* Task:
The required output consists solely of the lines from the one containing "base_housing();" down to the one containing "imported = [obj", both included, each quoted exactly.

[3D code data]
-- START --
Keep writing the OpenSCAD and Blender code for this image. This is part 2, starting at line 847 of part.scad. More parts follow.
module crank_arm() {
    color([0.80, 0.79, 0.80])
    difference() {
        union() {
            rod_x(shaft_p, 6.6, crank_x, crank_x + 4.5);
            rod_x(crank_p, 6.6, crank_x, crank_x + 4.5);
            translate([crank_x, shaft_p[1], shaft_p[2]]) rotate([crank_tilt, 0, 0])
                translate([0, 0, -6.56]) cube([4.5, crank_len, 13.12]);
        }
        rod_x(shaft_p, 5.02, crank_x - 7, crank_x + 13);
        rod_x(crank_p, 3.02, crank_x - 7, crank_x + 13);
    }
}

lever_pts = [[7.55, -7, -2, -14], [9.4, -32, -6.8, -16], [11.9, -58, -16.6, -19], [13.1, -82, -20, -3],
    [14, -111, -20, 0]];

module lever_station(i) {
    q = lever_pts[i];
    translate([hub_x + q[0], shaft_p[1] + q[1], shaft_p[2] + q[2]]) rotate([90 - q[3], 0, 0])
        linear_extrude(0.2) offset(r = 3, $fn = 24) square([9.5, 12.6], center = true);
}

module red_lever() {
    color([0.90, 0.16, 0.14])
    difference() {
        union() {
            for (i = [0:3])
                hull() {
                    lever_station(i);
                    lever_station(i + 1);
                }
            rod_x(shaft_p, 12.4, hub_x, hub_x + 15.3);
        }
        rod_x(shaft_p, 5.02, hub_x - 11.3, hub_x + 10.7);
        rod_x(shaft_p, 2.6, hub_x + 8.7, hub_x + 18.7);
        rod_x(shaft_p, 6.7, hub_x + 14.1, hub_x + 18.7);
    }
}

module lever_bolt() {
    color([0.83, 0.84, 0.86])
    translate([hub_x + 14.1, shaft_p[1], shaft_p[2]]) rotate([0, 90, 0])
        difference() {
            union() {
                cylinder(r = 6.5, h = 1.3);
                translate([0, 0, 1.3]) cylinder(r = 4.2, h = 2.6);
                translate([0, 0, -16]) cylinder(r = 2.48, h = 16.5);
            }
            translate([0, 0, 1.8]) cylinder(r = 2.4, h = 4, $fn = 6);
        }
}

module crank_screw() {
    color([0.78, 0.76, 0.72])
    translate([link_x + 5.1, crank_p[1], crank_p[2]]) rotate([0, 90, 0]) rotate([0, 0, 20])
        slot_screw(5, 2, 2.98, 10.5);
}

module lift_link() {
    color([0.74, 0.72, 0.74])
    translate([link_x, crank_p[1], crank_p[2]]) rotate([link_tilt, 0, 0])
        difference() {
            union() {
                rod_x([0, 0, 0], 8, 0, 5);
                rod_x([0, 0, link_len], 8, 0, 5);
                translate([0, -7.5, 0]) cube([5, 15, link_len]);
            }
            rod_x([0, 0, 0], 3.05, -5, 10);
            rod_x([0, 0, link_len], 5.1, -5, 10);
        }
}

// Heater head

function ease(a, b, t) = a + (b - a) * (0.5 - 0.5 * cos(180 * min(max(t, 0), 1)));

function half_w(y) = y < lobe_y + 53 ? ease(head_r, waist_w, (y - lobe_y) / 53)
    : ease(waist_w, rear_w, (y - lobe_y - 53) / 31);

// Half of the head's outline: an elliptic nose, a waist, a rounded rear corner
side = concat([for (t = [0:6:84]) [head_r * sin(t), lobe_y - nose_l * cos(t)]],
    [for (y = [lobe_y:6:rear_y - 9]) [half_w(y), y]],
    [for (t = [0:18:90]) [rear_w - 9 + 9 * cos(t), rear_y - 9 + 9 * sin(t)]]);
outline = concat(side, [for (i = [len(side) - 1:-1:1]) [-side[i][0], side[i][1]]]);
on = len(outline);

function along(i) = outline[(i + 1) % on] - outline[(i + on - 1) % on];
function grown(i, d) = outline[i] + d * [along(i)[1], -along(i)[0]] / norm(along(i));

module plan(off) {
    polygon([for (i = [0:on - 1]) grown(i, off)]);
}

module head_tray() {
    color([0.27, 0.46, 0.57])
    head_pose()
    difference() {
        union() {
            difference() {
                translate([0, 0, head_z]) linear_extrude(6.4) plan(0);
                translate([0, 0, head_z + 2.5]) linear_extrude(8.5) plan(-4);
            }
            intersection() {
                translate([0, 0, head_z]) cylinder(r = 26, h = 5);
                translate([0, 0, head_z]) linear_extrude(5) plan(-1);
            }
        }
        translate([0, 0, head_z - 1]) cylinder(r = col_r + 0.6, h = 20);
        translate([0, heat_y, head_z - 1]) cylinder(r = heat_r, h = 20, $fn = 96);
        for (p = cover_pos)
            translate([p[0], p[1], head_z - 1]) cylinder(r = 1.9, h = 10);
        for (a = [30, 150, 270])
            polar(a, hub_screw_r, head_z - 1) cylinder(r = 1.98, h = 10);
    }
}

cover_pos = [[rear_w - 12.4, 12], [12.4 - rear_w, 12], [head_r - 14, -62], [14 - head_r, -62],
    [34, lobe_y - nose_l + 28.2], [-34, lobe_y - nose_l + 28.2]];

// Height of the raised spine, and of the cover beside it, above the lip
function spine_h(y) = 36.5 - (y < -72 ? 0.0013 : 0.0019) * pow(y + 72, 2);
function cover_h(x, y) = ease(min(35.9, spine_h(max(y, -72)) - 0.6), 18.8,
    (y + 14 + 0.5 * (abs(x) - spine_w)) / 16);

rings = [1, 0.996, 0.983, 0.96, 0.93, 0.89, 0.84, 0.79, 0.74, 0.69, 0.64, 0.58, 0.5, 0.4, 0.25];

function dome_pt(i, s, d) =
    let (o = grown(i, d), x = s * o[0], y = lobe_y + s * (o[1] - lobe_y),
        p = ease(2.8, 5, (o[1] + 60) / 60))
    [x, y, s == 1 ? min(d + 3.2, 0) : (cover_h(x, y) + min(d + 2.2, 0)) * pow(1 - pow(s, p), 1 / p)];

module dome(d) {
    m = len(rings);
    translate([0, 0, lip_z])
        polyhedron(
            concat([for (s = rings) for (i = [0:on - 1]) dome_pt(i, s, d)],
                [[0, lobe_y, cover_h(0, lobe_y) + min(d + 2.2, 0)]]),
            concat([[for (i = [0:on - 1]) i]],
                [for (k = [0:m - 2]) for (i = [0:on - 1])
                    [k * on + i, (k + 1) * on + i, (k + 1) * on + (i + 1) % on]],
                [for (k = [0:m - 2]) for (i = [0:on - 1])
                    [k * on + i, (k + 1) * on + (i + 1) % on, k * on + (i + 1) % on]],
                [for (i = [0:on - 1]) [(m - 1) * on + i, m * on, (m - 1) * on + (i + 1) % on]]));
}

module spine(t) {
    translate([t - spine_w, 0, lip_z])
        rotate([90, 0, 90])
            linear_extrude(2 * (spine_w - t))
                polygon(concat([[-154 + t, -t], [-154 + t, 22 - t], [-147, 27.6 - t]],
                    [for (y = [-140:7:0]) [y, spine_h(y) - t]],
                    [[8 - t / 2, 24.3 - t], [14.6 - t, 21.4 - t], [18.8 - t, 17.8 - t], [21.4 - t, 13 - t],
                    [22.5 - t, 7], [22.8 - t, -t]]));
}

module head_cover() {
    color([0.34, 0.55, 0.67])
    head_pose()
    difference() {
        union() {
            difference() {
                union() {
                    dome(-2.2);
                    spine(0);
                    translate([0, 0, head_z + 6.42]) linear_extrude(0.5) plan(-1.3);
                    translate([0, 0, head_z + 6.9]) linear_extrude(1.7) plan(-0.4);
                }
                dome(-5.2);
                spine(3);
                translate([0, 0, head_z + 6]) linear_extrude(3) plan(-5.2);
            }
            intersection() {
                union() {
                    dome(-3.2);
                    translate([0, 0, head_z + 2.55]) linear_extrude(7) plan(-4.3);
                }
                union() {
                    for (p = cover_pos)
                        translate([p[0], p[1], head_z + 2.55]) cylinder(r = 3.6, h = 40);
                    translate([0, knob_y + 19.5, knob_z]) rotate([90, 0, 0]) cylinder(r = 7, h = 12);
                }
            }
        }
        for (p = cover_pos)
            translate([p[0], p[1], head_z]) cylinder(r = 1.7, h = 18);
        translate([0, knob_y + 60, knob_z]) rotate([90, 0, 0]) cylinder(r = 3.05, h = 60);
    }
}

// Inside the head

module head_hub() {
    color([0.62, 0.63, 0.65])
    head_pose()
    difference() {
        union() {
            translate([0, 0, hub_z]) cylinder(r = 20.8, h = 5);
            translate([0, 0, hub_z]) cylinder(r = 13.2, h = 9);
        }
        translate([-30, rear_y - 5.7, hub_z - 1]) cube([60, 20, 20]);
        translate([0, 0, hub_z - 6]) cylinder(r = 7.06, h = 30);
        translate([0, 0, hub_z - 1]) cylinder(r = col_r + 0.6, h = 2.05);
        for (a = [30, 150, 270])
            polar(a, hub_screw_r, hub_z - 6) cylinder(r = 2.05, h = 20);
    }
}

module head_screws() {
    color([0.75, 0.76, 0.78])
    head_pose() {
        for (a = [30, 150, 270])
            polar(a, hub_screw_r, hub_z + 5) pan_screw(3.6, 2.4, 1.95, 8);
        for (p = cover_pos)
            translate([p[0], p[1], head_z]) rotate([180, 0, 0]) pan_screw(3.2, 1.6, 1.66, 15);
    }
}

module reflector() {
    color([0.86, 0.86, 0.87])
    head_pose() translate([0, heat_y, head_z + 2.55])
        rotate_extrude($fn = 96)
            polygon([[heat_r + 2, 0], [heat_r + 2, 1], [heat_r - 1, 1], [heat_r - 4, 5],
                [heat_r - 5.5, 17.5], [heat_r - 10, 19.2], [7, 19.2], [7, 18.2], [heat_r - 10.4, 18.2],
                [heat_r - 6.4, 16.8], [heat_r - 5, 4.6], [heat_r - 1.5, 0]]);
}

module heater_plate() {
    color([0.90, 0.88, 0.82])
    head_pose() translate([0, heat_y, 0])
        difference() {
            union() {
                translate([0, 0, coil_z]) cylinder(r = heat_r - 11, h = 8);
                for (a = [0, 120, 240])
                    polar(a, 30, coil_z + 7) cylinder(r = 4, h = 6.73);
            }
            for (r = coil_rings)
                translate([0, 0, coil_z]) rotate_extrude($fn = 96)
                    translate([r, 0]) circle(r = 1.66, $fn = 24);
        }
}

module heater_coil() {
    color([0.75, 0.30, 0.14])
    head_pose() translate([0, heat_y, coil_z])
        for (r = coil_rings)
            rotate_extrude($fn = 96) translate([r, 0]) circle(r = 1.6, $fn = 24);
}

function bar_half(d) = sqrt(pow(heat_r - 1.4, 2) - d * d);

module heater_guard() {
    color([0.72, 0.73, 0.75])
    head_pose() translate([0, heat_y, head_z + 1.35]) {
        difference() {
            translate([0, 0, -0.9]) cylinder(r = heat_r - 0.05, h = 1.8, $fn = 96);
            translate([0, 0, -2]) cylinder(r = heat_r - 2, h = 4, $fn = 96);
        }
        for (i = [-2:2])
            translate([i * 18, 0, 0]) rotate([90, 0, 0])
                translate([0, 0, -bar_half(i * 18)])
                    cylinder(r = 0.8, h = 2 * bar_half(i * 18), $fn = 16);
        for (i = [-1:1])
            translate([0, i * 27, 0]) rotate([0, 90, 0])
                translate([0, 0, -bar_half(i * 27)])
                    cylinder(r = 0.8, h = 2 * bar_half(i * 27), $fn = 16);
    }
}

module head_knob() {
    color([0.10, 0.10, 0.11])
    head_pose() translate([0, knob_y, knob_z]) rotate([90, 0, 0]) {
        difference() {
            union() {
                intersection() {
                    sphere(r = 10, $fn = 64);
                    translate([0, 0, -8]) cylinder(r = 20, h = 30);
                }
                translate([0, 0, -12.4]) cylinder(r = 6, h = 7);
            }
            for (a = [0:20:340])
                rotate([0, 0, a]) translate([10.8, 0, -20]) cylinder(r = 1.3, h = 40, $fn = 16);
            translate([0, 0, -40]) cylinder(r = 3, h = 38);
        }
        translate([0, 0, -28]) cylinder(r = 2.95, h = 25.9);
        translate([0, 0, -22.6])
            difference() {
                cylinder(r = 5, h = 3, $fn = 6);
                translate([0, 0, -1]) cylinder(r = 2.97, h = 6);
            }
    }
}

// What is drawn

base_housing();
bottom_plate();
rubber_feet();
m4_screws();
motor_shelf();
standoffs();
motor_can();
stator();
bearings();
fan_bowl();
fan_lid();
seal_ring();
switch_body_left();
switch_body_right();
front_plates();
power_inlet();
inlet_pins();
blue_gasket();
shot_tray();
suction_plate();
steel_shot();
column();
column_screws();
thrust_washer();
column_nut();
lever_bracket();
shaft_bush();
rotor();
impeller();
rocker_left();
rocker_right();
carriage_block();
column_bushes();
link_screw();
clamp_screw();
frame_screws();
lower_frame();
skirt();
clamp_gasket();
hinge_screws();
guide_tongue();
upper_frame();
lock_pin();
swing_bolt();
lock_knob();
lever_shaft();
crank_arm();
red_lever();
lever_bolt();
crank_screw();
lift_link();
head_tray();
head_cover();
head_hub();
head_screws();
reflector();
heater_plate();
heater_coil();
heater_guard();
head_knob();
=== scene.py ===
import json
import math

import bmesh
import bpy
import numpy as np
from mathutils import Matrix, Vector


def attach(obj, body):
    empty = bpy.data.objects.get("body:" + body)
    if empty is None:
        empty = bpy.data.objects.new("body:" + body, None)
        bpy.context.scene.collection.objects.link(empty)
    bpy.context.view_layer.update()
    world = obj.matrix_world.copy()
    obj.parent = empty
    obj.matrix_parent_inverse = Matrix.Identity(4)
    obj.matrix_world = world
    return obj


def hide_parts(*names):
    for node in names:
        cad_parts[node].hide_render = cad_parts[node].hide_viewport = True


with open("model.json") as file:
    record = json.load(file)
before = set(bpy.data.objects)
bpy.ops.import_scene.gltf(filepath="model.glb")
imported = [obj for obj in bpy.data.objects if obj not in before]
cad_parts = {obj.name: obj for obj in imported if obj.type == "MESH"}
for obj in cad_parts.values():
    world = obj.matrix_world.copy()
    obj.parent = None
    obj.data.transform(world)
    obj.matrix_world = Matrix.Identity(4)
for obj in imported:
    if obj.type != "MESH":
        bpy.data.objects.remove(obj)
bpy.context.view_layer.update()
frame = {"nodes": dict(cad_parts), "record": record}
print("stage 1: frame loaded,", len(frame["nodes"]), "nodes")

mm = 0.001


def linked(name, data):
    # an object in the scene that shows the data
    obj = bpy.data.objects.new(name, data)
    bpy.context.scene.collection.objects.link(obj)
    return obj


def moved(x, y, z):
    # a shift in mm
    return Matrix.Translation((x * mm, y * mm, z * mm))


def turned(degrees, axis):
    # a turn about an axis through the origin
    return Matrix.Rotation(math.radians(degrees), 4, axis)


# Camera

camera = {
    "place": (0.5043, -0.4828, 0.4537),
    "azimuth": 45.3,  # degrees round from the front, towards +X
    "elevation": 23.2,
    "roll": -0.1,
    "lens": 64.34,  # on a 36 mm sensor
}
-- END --
-- START --
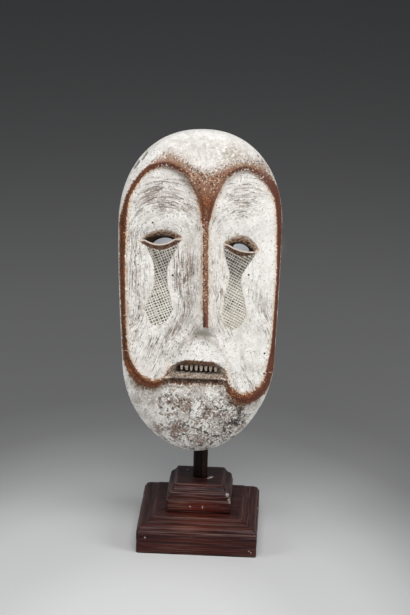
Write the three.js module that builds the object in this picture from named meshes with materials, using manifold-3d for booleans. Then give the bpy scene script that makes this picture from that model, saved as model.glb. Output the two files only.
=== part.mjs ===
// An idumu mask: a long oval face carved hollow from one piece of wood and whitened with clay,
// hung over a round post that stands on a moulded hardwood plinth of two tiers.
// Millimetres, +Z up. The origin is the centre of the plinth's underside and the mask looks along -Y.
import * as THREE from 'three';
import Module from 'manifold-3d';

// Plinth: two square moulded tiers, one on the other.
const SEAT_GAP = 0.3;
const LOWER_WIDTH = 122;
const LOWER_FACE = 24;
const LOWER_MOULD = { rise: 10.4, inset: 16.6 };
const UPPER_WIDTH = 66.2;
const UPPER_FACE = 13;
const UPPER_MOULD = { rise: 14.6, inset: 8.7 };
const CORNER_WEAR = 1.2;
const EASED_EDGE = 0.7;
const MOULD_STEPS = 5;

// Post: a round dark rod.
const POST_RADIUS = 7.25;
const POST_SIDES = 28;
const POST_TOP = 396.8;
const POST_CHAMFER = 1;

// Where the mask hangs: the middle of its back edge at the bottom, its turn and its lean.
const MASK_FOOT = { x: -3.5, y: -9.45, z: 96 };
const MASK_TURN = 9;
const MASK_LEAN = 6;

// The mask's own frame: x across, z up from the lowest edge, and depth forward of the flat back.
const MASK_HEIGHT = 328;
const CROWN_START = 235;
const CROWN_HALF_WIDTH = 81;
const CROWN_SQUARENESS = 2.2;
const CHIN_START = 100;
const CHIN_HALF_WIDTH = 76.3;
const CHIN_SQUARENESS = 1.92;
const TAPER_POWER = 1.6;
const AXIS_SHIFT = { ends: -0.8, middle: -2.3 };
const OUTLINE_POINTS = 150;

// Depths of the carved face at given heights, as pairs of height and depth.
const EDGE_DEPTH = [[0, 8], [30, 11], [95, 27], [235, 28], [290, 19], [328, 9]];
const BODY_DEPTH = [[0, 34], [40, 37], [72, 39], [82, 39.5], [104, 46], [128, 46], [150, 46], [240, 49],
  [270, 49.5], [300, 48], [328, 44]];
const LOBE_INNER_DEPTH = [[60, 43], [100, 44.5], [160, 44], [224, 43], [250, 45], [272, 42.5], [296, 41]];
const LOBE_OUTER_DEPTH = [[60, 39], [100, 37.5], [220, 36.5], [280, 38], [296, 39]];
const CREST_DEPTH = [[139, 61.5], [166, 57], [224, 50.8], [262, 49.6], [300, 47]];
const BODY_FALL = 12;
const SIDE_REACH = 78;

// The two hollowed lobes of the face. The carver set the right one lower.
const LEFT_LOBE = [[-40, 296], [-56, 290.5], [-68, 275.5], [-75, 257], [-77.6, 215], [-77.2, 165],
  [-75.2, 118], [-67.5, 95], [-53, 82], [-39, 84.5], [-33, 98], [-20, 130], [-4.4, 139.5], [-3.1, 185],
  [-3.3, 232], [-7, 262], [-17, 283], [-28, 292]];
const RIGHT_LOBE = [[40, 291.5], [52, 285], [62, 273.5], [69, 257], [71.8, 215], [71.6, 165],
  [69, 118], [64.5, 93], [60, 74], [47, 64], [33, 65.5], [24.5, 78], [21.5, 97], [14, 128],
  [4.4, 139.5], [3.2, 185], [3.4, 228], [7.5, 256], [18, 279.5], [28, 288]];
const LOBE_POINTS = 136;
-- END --
-- START --
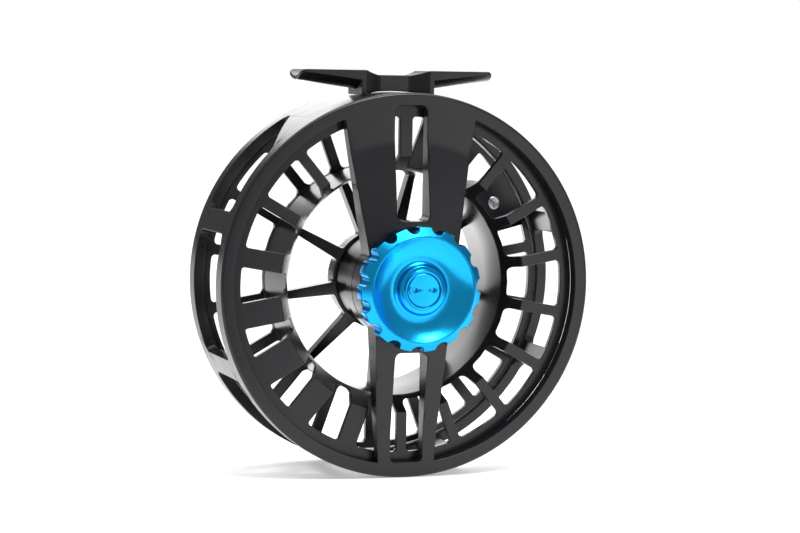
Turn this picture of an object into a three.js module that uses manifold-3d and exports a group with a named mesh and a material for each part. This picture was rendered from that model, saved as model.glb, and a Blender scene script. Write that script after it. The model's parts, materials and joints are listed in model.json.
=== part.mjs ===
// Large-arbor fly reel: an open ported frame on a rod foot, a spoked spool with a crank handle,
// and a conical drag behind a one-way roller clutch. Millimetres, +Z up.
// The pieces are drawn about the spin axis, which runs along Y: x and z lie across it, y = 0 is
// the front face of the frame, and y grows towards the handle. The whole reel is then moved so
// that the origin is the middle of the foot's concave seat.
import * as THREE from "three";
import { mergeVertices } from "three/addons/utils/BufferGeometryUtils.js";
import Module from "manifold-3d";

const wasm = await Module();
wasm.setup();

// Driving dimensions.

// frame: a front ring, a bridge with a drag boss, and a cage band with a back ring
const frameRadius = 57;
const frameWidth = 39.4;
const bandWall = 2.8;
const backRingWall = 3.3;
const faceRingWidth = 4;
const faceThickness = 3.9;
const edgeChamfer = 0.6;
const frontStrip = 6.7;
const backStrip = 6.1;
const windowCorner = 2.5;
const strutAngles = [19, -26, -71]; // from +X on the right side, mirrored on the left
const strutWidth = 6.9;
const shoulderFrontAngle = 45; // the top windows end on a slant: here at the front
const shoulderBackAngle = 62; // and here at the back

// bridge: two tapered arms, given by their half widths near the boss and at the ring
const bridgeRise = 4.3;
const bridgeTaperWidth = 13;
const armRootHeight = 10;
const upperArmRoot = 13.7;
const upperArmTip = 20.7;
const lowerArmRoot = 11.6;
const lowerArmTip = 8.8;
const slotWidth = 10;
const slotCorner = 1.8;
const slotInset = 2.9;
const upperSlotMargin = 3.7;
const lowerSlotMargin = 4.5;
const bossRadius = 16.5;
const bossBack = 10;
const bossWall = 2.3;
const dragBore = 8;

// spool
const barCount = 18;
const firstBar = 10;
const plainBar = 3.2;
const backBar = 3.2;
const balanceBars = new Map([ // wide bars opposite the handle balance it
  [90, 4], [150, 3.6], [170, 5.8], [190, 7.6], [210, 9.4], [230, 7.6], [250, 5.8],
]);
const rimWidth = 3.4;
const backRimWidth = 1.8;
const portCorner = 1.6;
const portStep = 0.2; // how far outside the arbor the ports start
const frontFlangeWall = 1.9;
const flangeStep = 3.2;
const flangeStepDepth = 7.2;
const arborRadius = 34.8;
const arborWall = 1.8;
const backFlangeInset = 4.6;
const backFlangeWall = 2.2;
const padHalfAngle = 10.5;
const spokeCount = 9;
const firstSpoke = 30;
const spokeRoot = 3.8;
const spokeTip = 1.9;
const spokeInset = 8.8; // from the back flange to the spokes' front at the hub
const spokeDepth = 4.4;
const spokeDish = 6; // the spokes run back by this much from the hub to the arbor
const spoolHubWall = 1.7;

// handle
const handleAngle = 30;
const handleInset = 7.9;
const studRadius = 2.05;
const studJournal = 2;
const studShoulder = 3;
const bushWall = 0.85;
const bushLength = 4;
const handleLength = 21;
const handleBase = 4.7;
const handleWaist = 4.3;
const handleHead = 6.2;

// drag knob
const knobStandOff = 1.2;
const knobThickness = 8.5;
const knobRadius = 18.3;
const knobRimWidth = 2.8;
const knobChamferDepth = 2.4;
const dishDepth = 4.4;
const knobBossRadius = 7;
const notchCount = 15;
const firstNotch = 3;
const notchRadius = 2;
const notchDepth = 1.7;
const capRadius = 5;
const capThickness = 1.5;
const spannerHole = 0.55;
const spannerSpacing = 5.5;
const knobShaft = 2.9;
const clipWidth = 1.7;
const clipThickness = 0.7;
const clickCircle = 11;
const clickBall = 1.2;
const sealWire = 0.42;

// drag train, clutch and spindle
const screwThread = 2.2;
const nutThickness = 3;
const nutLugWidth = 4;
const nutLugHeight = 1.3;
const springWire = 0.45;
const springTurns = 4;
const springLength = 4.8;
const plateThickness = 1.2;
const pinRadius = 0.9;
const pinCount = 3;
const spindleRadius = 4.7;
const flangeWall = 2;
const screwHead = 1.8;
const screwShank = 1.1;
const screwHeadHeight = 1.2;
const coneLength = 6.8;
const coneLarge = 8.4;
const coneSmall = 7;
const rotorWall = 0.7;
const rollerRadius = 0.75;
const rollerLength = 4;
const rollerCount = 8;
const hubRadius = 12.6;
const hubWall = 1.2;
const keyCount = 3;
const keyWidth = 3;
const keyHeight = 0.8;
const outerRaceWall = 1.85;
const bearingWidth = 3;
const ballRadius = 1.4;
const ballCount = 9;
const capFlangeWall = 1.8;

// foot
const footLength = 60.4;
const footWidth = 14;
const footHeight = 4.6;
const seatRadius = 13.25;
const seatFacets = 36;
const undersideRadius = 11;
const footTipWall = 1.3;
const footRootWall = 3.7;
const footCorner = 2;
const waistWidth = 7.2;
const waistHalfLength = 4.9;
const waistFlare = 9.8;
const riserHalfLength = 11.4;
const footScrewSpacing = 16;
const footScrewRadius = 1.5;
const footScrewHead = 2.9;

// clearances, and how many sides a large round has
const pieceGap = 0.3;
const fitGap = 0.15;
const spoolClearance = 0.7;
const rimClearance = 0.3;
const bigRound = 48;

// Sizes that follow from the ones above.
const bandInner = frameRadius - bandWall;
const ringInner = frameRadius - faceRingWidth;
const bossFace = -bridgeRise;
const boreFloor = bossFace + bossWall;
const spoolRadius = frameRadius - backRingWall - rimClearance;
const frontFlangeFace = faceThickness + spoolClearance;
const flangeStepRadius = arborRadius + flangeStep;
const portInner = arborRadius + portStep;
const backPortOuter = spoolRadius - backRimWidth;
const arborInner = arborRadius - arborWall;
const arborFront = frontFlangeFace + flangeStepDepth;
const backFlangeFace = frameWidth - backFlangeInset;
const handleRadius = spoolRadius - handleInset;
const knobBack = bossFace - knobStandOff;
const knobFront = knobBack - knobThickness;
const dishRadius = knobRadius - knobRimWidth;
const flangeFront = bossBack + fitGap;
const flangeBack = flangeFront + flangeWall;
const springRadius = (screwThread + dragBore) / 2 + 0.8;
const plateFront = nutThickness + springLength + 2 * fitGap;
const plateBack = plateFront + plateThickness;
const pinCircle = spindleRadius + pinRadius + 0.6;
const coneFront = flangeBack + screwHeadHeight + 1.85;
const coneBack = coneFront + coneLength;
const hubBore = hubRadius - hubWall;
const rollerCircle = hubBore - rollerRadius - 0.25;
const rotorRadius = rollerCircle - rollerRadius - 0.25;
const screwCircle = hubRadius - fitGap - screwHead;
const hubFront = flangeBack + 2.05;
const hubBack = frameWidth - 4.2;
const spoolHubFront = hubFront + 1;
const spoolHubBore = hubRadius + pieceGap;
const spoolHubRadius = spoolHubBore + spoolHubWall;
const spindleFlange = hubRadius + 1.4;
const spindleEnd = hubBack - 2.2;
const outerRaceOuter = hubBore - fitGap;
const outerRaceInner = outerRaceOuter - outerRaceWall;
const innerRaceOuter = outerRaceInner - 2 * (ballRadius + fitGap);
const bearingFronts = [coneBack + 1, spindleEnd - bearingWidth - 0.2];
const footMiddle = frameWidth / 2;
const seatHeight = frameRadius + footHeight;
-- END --
* Task result:
base_housing();
bottom_plate();
rubber_feet();
m4_screws();
motor_shelf();
standoffs();
motor_can();
stator();
bearings();
fan_bowl();
fan_lid();
seal_ring();
switch_body_left();
switch_body_right();
front_plates();
power_inlet();
inlet_pins();
blue_gasket();
shot_tray();
suction_plate();
steel_shot();
column();
column_screws();
thrust_washer();
column_nut();
lever_bracket();
shaft_bush();
rotor();
impeller();
rocker_left();
rocker_right();
carriage_block();
column_bushes();
link_screw();
clamp_screw();
frame_screws();
lower_frame();
skirt();
clamp_gasket();
hinge_screws();
guide_tongue();
upper_frame();
lock_pin();
swing_bolt();
lock_knob();
lever_shaft();
crank_arm();
red_lever();
lever_bolt();
crank_screw();
lift_link();
head_tray();
head_cover();
head_hub();
head_screws();
reflector();
heater_plate();
heater_coil();
heater_guard();
head_knob();
=== scene.py ===
import json
import math

import bmesh
import bpy
import numpy as np
from mathutils import Matrix, Vector


def attach(obj, body):
    empty = bpy.data.objects.get("body:" + body)
    if empty is None:
        empty = bpy.data.objects.new("body:" + body, None)
        bpy.context.scene.collection.objects.link(empty)
    bpy.context.view_layer.update()
    world = obj.matrix_world.copy()
    obj.parent = empty
    obj.matrix_parent_inverse = Matrix.Identity(4)
    obj.matrix_world = world
    return obj


def hide_parts(*names):
    for node in names:
        cad_parts[node].hide_render = cad_parts[node].hide_viewport = True


with open("model.json") as file:
    record = json.load(file)
before = set(bpy.data.objects)
bpy.ops.import_scene.gltf(filepath="model.glb")
imported = [obj for obj in bpy.data.objects if obj not in before]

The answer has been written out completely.